--- start ---

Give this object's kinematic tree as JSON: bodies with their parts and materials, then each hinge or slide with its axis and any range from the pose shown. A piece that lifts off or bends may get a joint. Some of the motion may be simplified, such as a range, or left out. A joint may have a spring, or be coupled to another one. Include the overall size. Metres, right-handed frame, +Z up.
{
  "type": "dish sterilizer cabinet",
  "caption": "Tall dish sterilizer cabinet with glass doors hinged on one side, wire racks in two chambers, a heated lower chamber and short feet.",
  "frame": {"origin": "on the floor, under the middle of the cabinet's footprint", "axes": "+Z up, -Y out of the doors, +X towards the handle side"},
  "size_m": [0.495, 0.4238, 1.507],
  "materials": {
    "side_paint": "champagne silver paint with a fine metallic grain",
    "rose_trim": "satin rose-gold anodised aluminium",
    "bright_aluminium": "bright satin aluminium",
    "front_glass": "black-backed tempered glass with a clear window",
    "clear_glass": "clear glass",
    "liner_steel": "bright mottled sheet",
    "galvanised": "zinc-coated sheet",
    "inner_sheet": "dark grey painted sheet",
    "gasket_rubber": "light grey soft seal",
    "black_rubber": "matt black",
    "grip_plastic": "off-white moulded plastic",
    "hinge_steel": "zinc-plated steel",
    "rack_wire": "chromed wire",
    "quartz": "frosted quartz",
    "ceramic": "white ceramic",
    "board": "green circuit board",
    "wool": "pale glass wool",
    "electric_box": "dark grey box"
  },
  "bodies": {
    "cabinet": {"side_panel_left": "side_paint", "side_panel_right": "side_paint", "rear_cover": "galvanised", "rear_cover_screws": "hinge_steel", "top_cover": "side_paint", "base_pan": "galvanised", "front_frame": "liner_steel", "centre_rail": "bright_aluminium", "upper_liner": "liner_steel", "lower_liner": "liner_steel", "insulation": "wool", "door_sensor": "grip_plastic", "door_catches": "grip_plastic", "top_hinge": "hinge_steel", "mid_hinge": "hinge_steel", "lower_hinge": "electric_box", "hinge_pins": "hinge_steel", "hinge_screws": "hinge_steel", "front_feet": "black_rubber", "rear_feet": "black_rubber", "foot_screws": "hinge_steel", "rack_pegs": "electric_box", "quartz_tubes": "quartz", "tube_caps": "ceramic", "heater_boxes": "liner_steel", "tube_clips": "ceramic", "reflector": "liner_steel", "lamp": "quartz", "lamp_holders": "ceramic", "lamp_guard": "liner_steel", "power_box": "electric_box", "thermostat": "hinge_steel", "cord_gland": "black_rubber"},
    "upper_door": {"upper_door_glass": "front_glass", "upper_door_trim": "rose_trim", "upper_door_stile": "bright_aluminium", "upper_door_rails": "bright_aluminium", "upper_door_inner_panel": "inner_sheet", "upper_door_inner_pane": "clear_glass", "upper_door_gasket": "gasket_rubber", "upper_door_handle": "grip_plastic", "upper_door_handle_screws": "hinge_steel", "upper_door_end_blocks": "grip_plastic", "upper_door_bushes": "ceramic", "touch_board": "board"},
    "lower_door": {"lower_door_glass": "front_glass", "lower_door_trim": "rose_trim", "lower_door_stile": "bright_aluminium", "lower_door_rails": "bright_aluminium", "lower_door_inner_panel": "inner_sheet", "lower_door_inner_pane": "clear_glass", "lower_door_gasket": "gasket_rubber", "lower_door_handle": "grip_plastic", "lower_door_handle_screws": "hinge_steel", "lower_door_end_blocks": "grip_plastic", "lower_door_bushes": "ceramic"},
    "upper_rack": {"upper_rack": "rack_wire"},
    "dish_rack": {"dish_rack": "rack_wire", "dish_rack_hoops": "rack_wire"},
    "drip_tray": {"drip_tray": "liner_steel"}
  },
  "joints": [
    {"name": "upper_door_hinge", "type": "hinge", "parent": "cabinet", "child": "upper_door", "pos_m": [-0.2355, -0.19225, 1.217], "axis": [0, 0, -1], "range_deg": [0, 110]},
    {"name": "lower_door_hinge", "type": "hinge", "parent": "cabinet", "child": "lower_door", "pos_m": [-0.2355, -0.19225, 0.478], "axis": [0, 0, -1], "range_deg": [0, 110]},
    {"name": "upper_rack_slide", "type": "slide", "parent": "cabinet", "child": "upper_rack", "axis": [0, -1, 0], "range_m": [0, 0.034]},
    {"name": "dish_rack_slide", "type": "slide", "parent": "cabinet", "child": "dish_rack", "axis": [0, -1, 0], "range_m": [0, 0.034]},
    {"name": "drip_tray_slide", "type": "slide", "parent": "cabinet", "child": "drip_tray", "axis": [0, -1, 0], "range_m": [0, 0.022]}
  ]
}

--- end ---

Could you quote the material above in full, exactly as it stands?

SOLUTION FOR THIS EXERCISE:
Give this object's kinematic tree as JSON: bodies with their parts and materials, then each hinge or slide with its axis and any range from the pose shown. A piece that lifts off or bends may get a joint. Some of the motion may be simplified, such as a range, or left out. A joint may have a spring, or be coupled to another one. Include the overall size. Metres, right-handed frame, +Z up.
{
  "type": "dish sterilizer cabinet",
  "caption": "Tall dish sterilizer cabinet with glass doors hinged on one side, wire racks in two chambers, a heated lower chamber and short feet.",
  "frame": {"origin": "on the floor, under the middle of the cabinet's footprint", "axes": "+Z up, -Y out of the doors, +X towards the handle side"},
  "size_m": [0.495, 0.4238, 1.507],
  "materials": {
    "side_paint": "champagne silver paint with a fine metallic grain",
    "rose_trim": "satin rose-gold anodised aluminium",
    "bright_aluminium": "bright satin aluminium",
    "front_glass": "black-backed tempered glass with a clear window",
    "clear_glass": "clear glass",
    "liner_steel": "bright mottled sheet",
    "galvanised": "zinc-coated sheet",
    "inner_sheet": "dark grey painted sheet",
    "gasket_rubber": "light grey soft seal",
    "black_rubber": "matt black",
    "grip_plastic": "off-white moulded plastic",
    "hinge_steel": "zinc-plated steel",
    "rack_wire": "chromed wire",
    "quartz": "frosted quartz",
    "ceramic": "white ceramic",
    "board": "green circuit board",
    "wool": "pale glass wool",
    "electric_box": "dark grey box"
  },
  "bodies": {
    "cabinet": {"side_panel_left": "side_paint", "side_panel_right": "side_paint", "rear_cover": "galvanised", "rear_cover_screws": "hinge_steel", "top_cover": "side_paint", "base_pan": "galvanised", "front_frame": "liner_steel", "centre_rail": "bright_aluminium", "upper_liner": "liner_steel", "lower_liner": "liner_steel", "insulation": "wool", "door_sensor": "grip_plastic", "door_catches": "grip_plastic", "top_hinge": "hinge_steel", "mid_hinge": "hinge_steel", "lower_hinge": "electric_box", "hinge_pins": "hinge_steel", "hinge_screws": "hinge_steel", "front_feet": "black_rubber", "rear_feet": "black_rubber", "foot_screws": "hinge_steel", "rack_pegs": "electric_box", "quartz_tubes": "quartz", "tube_caps": "ceramic", "heater_boxes": "liner_steel", "tube_clips": "ceramic", "reflector": "liner_steel", "lamp": "quartz", "lamp_holders": "ceramic", "lamp_guard": "liner_steel", "power_box": "electric_box", "thermostat": "hinge_steel", "cord_gland": "black_rubber"},
    "upper_door": {"upper_door_glass": "front_glass", "upper_door_trim": "rose_trim", "upper_door_stile": "bright_aluminium", "upper_door_rails": "bright_aluminium", "upper_door_inner_panel": "inner_sheet", "upper_door_inner_pane": "clear_glass", "upper_door_gasket": "gasket_rubber", "upper_door_handle": "grip_plastic", "upper_door_handle_screws": "hinge_steel", "upper_door_end_blocks": "grip_plastic", "upper_door_bushes": "ceramic", "touch_board": "board"},
    "lower_door": {"lower_door_glass": "front_glass", "lower_door_trim": "rose_trim", "lower_door_stile": "bright_aluminium", "lower_door_rails": "bright_aluminium", "lower_door_inner_panel": "inner_sheet", "lower_door_inner_pane": "clear_glass", "lower_door_gasket": "gasket_rubber", "lower_door_handle": "grip_plastic", "lower_door_handle_screws": "hinge_steel", "lower_door_end_blocks": "grip_plastic", "lower_door_bushes": "ceramic"},
    "upper_rack": {"upper_rack": "rack_wire"},
    "dish_rack": {"dish_rack": "rack_wire", "dish_rack_hoops": "rack_wire"},
    "drip_tray": {"drip_tray": "liner_steel"}
  },
  "joints": [
    {"name": "upper_door_hinge", "type": "hinge", "parent": "cabinet", "child": "upper_door", "pos_m": [-0.2355, -0.19225, 1.217], "axis": [0, 0, -1], "range_deg": [0, 110]},
    {"name": "lower_door_hinge", "type": "hinge", "parent": "cabinet", "child": "lower_door", "pos_m": [-0.2355, -0.19225, 0.478], "axis": [0, 0, -1], "range_deg": [0, 110]},
    {"name": "upper_rack_slide", "type": "slide", "parent": "cabinet", "child": "upper_rack", "axis": [0, -1, 0], "range_m": [0, 0.034]},
    {"name": "dish_rack_slide", "type": "slide", "parent": "cabinet", "child": "dish_rack", "axis": [0, -1, 0], "range_m": [0, 0.034]},
    {"name": "drip_tray_slide", "type": "slide", "parent": "cabinet", "child": "drip_tray", "axis": [0, -1, 0], "range_m": [0, 0.022]}
  ]
}